Visite mit zwei Seiten

Eines muss man SPD-Chef Sigmar Gabriel lassen: Politischen Instinkt hat er. Überraschend bei einer Diskussion mit Pegida-Anhängern aufzutauchen, kommt einem kleinen Coup gleich.

Die einen reden ständig über den notwendigen Dialog, Gabriel führt ihn. Chapeau. Dass die hochrangige Politik ihnen nicht zuhört, können diese Menschen in Dresden jedenfalls nicht mehr behaupten.
Das ist aber nur die eine Seite der Medaille, die positive. Auf der anderen Seite muss man fragen, ob es richtig ist, jene aufzuwerten, bei denen inhaltlich vieles durcheinandergeht; die sich oftmals ihre Wahrheit fern der Realität zimmern und vor fremdenfeindlichen Sprüchen nicht zurückschrecken.
Man kann deshalb Verständnis für die Kritiker Gabriels aufbringen, zumal man weiß, dass der SPD-Chef zu sprunghaften Aktionen aus dem Bauch heraus neigt. Kürzlich brachte er alle Parteien unter Zugzwang, als er ohne Absprache eine Solidaritäts-Demonstration wegen der Anschläge in Paris vorschlug. Das kam nicht überall gut an.

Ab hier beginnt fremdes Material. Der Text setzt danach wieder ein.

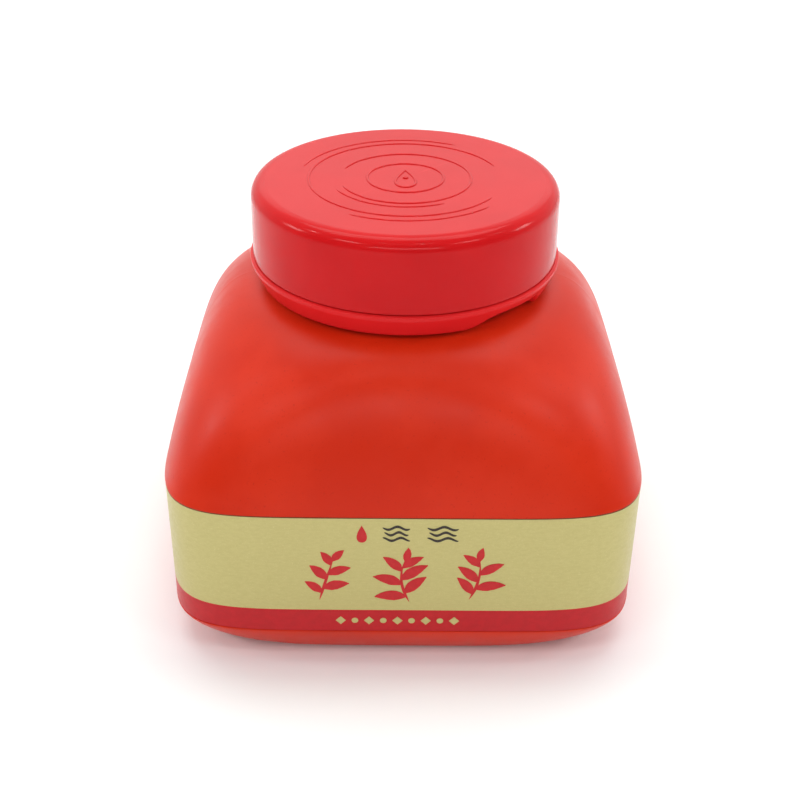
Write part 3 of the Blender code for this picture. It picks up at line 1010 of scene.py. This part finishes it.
def ink(material):
    """The ink, its surface turned up a little where it meets the wall."""
    angles = [a + CORNER_CROWDING * math.sin(4.0 * a) for a in even_angles(INK_AROUND)]
    inset = INNER_INSET + 0.3
    sections = [(PUSH_UP_HALF, FOOT_EXPONENT, FLOOR_HEIGHT + 0.3)]
    sections += corner_sections(inset, HOLLOW_FOOT_RINGS)
    sections.append((BODY_HALF - inset, BODY_EXPONENT, LABEL_HIGH.z))
    top_rise = (INK_HIGH.z - LABEL_HIGH.z) / (SHOULDER_RISE - inset)
    for i in range(1, INK_TOP_RINGS + 1):
        sections.append(shoulder_section(top_rise * i / INK_TOP_RINGS, inset))
    half, exponent, height = sections[-1]
    for inward, drop in ((0.25, 0.10), (0.6, 0.22), (1.2, 0.34), (2.2, 0.42), (4.0, 0.45)):
        sections.append((half - inward, exponent, height - drop))
    sections.append((2.0, 2.0, height - 0.45))
    rings = [section_ring(h, n, z, angles) for h, n, z in sections]
    item = skin("ink_body", rings, [material])
    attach(item, "bottle")
    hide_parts("ink_fill")


# ---------------------------------------------------------------- the cap

def cap_edge():
    """The cap's top from its middle out: a slight dish, a fine break, then the rounded edge."""
    flat = CAP_RADIUS - CAP_EDGE
    points = [(0.4, CAP_FACE - 0.08), (flat - 14.0, CAP_FACE - 0.06), (flat - 4.5, CAP_FACE - 0.04)]
    points += [(flat - 1.5, CAP_FACE - 0.02), (flat - 0.25, CAP_FACE), (flat - 0.05, CAP_FACE)]
    for i in range(CAP_EDGE_RINGS + 1):
        turn = math.radians(6.0 + 84.0 * i / CAP_EDGE_RINGS)
        points.append((
            flat + CAP_EDGE * math.sin(turn),
            CAP_FACE - 0.05 - CAP_EDGE + CAP_EDGE * math.cos(turn),
        ))
    return points


def cap(material):
    """The screw cap: soft-edged top with a slight dish, drafted wall, thread and roof inside."""
    angles = even_angles(CAP_AROUND)
    foot = CAP_LOW.z - CAP_HANG
    low, high = CAP_LOW.z + CAP_MOUTH_BREAK, CAP_LOW.z + CAP_THREAD_END
    roof = CAP_FACE - CAP_ROOF
    wall = rounded([
        (CAP_RADIUS, CAP_FACE - CAP_EDGE - 1.0, 0.0),
        (CAP_HIGH.x, foot + 0.1, 0.12),
        (CAP_HIGH.x - 0.3, foot, 0.1),
        (CAP_BORE + CAP_MOUTH_BREAK, CAP_LOW.z, 0.15),
        (CAP_BORE, low, 0.0),
    ], 12)
    inside = rounded([
        (CAP_BORE, high, 0.0),
        (CAP_BORE, roof, 0.6),
        (ROOF_GROOVE + 0.4, roof, 0.0),
        (ROOF_GROOVE, roof - 0.12, 0.0),
        (ROOF_GROOVE - 0.4, roof, 0.0),
        (0.4, roof, 0.0),
    ])
    rings = [round_ring(radius, height, angles) for radius, height in cap_edge() + wall]
    rings += threaded_rings(CAP_BORE, -CAP_THREAD_DEPTH, 0.5 * TURN, low, high, CAP_WALL_RINGS, angles)
    rings += [round_ring(radius, height, angles) for radius, height in inside[1:]]
    item = skin("screw_cap", rings, [material])
    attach(item, "cap")
    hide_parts("cap_shell")


def raised_line(points, half_width, proud, closed):
    """Vertices and faces of a low raised line on the cap's top, along (x, y) points."""
    count = len(points)
    sides = 7
    vertices, faces = [], []
    for i, (x, y) in enumerate(points):
        before = points[i - 1] if closed or i > 0 else points[i]
        after = points[(i + 1) % count] if closed or i < count - 1 else points[i]
        along = Vector((after[0] - before[0], after[1] - before[1])).normalized()
        across = Vector((-along.y, along.x))
        size = 1.0 if closed else min(1.0, math.sqrt((min(i, count - 1 - i) + 0.3) / 4.0))
        for k in range(sides):
            turn = 0.5 * TURN * k / (sides - 1)
            off = half_width * size * math.cos(turn)
            up = -RELIEF_SUNK + (proud + RELIEF_SUNK) * size * math.sin(turn) ** 1.6
            vertices.append((x + across.x * off, y + across.y * off, CAP_FACE + up))
    spans = count if closed else count - 1
    for i in range(spans):
        here, there = i * sides, ((i + 1) % count) * sides
        for k in range(sides):
            j = (k + 1) % sides
            faces.append((here + k, there + k, there + j, here + j))
    if not closed:
        faces.append(tuple(range(sides)))
        last = (count - 1) * sides
        faces.append(tuple(range(last + sides - 1, last - 1, -1)))
    return vertices, faces


def arc_points(radius, start, end):
    """Points along an arc round the cap's middle, in degrees, about every third of a millimetre."""
    steps = max(12, int(radius * math.radians(abs(end - start)) / 0.35))
    turns = [math.radians(start + (end - start) * i / steps) for i in range(steps + 1)]
    return [(radius * math.cos(t), radius * math.sin(t)) for t in turns]


def cap_relief(material):
    """Moulded relief on the cap: ripples spreading from a drop, and the gate's small nub."""
    lines = [
        (arc_points(6.4, 0.0, 360.0)[:-1], RIPPLE_LINE, True),
        (arc_points(11.0, 200.0, 520.0), RIPPLE_LINE, False),
        (arc_points(12.5, 205.0, 300.0), ECHO_LINE, False),
        (arc_points(16.2, 20.0, 330.0), RIPPLE_LINE, False),
        (arc_points(18.0, 60.0, 165.0), ECHO_LINE, False),
        (arc_points(18.0, 240.0, 318.0), ECHO_LINE, False),
        (drop_outline((0.0, -0.4), 3.8, 0.62, 1.3, 72), DROP_LINE, True),
    ]
    vertices, faces = [], []
    for points, (half_width, proud), closed in lines:
        more, quads = raised_line(points, half_width, proud, closed)
        first = len(vertices)
        vertices += more
        faces += [tuple(first + k for k in face) for face in quads]
    item = outward(new_object("cap_ripple_relief", vertices, faces, [material]))
    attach(item, "cap")
    nub = turned("cap_gate_nub", [
        (0.05, CAP_FACE + 0.12, 0.0),
        (0.42, CAP_FACE + 0.10, 0.1),
        (0.5, CAP_FACE - 0.12, 0.0),
        (0.05, CAP_FACE - 0.12, 0.0),
    ], [material])
    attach(nub, "cap")


# ---------------------------------------------------------------- stage, light and camera

def floor():
    paint = Paint("floor_white", (0.93, 0.93, 0.93), 0.85)
    tone = paint.ramp(paint.noise(3.0, 2.0), 0.3, 0.7)
    paint.colour(paint.mix(tone, (0.92, 0.92, 0.92), (0.94, 0.94, 0.94)))
    mesh = bpy.data.meshes.new("floor")
    corners = [(x * FLOOR_REACH, y * FLOOR_REACH, 0.0) for x, y in ((-1, -1), (1, -1), (1, 1), (-1, 1))]
    mesh.from_pydata(corners, [], [(0, 1, 2, 3)])
    mesh.materials.append(paint.material)
    item = bpy.data.objects.new("floor", mesh)
    bpy.context.scene.collection.objects.link(item)


def surroundings():
    """Soft light from all round, brighter from behind the bottle than from in front of it."""
    world = bpy.data.worlds.new("studio")
    world.use_nodes = True
    tree = world.node_tree
    direction = tree.nodes.new("ShaderNodeTexCoord").outputs["Generated"]
    parts = tree.nodes.new("ShaderNodeSeparateXYZ")
    tree.links.new(direction, parts.inputs["Vector"])
    grade = tree.nodes.new("ShaderNodeMapRange")
    grade.interpolation_type = "SMOOTHSTEP"
    grade.inputs["From Min"].default_value = -0.6
    grade.inputs["From Max"].default_value = 0.6
    grade.inputs["To Min"].default_value = WORLD_FRONT
    grade.inputs["To Max"].default_value = WORLD_BACK
    tree.links.new(parts.outputs["Y"], grade.inputs["Value"])
    glow = tree.nodes["Background"]
    glow.inputs["Color"].default_value = (1.0, 1.0, 1.0, 1.0)
    tree.links.new(grade.outputs["Result"], glow.inputs["Strength"])
    bpy.context.scene.world = world


def area_light(name, place, size, power):
    """A soft rectangular light, aimed at the bottle."""
    data = bpy.data.lights.new(name, "AREA")
    data.shape = "RECTANGLE"
    data.size, data.size_y = size
    data.energy = power
    item = bpy.data.objects.new(name, data)
    item.location = place
    item.rotation_mode = "QUATERNION"
    item.rotation_quaternion = (Vector(LIGHT_TARGET) - Vector(place)).to_track_quat("-Z", "Y")
    bpy.context.scene.collection.objects.link(item)


def camera():
    data = bpy.data.cameras.new("camera")
    data.sensor_width = CAMERA_SENSOR
    data.lens = CAMERA_LENS
    data.clip_start = 0.01
    item = bpy.data.objects.new("camera", data)
    azimuth, elevation = math.radians(CAMERA_AZIMUTH), math.radians(CAMERA_ELEVATION)
    back = Vector((
        math.sin(azimuth) * math.cos(elevation),
        -math.cos(azimuth) * math.cos(elevation),
        math.sin(elevation),
    ))
    item.location = Vector(CAMERA_TARGET) + CAMERA_DISTANCE * back
    item.rotation_mode = "QUATERNION"
    roll = Quaternion((0.0, 0.0, 1.0), math.radians(CAMERA_ROLL))
    item.rotation_quaternion = (-back).to_track_quat("-Z", "Y") @ roll
    bpy.context.scene.collection.objects.link(item)
    bpy.context.scene.camera = item


def build():
    vermilion = bottle_plastic()
    bottle(vermilion)
    pinch_scar(vermilion)

    gold = gold_paper()
    crimson = print_ink("label_crimson", (0.53, 0.006, 0.012), (0.48, 0.005, 0.010))
    red = print_ink("label_red_print", (0.56, 0.014, 0.018), (0.50, 0.010, 0.014))
    dark = print_ink("label_dark_print", (0.030, 0.024, 0.020), (0.045, 0.035, 0.028), 0.45)
    # Dark brown for the paper's cut edges and back, and for the painted shadow line along the label's
    # top edge.
    edge = print_ink("label_cut_edge_and_painted_shadow", (0.20, 0.075, 0.030), (0.26, 0.11, 0.045), 0.6)
    label(gold, crimson, edge)
    label_art(red, dark, gold)

    cap_red = moulded_red("cap_red", (0.60, 0.008, 0.010), (0.57, 0.007, 0.009), 0.14)
    # The collar's red is painted lighter and paler than the cap's: painted light for the light its
    # outward flare catches.
    collar_red_painted_light = moulded_red("collar_red_painted_light", (0.74, 0.018, 0.020), (0.70, 0.016, 0.018), 0.24)
    collar(collar_red_painted_light)
    cap(cap_red)
    cap_relief(cap_red)
    insert(white_polyethylene())
    liner(liner_foam())
    ink(liquid_ink())


def light():
    floor()
    surroundings()
    for name, place, size, power in LIGHTS:
        area_light(name, place, size, power)
    camera()
    bpy.context.scene.view_settings.view_transform = "Standard"


build()
light()
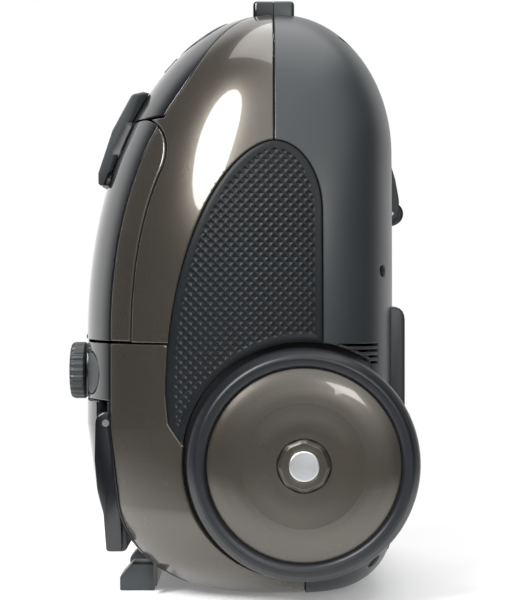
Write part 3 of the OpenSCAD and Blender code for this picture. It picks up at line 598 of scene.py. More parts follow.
FINISHES = {
    "brown_gloss": finish("brown_gloss", (0.088, 0.078, 0.064), 0.27, metallic=0.6, coat=0.9,
                          grain=0.001, tint=0.04),
    "dark_satin": finish("dark_satin", (0.034, 0.039, 0.042), 0.36, grain=0.08, tint=0.08),
    "black_gloss": finish("black_gloss", (0.009, 0.010, 0.012), 0.13, coat=0.5, grain=0.01, tint=0.08),
    "panel_texture": finish("panel_texture", (0.008, 0.010, 0.012), 0.42, grain=0.06, specular=0.25),
    "tyre_rubber": finish("tyre_rubber", (0.009, 0.011, 0.014), 0.36, grain=0.08),
    "soft_rubber": finish("soft_rubber", (0.030, 0.030, 0.032), 0.62, grain=0.2),
    "inner_black": finish("inner_black", (0.045, 0.045, 0.047), 0.5, grain=0.15),
    "board_green": finish("board_green", (0.03, 0.16, 0.07), 0.4, grain=0.3, grain_scale=300.0),
    "bag_fabric": finish("bag_fabric", (0.66, 0.62, 0.54), 0.9, grain=0.9, grain_scale=260.0),
    "filter_foam": finish("filter_foam", (0.74, 0.74, 0.71), 0.95, grain=1.0, grain_scale=180.0),
    "steel": finish("steel", (0.55, 0.56, 0.57), 0.3, metallic=1.0, grain=0.08, grain_scale=500.0),
    "aluminium": finish("aluminium", (0.68, 0.69, 0.70), 0.36, metallic=1.0, grain=0.12, grain_scale=400.0),
    "copper": finish("copper", (0.55, 0.27, 0.14), 0.34, metallic=1.0, grain=0.6, grain_scale=240.0),
}


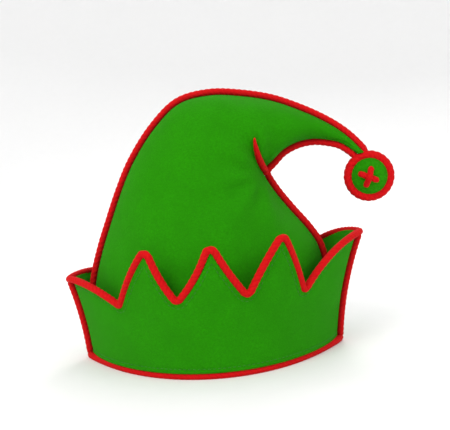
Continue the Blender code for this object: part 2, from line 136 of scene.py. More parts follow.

Aber wahr ist auch, dass es eben keinen anderen Weg gibt als das Gespräch, um krude Vorstellungen aus den Köpfen von Menschen zu bekommen. Gewiss, eine Garantie dafür gibt es nicht, dazu bedarf es mehr als einer Gabriel-Visite. Und bei Pegida gibt es jede Menge Unbelehrbare, bei denen Hopfen und Malz verloren ist. Vor allem dann, wenn auch noch Gewaltbereitschaft hinzukommt. Aber den Versuch ist es allemal wert, jene Anhänger zu erreichen, die "nur" Mitläufer sind aus politischem Frust. Abgesehen davon, ob der berechtigt ist oder nicht. Demokratie lebt nun mal vom Zuhören. So einfach ist das. Unabhängig von Pegida ist es leider so, dass Politikern das Zuhören zu oft schwerfällt, insbesondere, wenn sie im politischen Elfenbeinturm Berlins agieren.
Für die SPD ist die Gabriel-Aktion auf den ersten Blick keine gelungene. Die einen sind bereit zum Dialog, die anderen warnen lautstark davor. Hü und hott, so stehen die Genossen jetzt in der Öffentlichkeit da.
Auf den zweiten Blick kann es jedoch diesbezüglich keine von oben verordnete Linie geben. Jeder Politiker muss nach bestem Wissen und Gewissen selbst entscheiden, ob er das Gespräch mit Pegida-Anhängern suchen will oder nicht. Gabriel hat sich dafür entschieden, seine Generalsekretärin aus guten Gründen dagegen. Diese Debatte gibt es auch in der Union, sogar bei den Linken. Nur die Grünen sind offenkundig in ihrer Haltung einhellig. Sie wollen nichts mit den Protestlern zu tun haben wegen der rassistischen Töne bei den Demonstrationen. Das ist genauso nachvollziehbar und muss akzeptiert werden.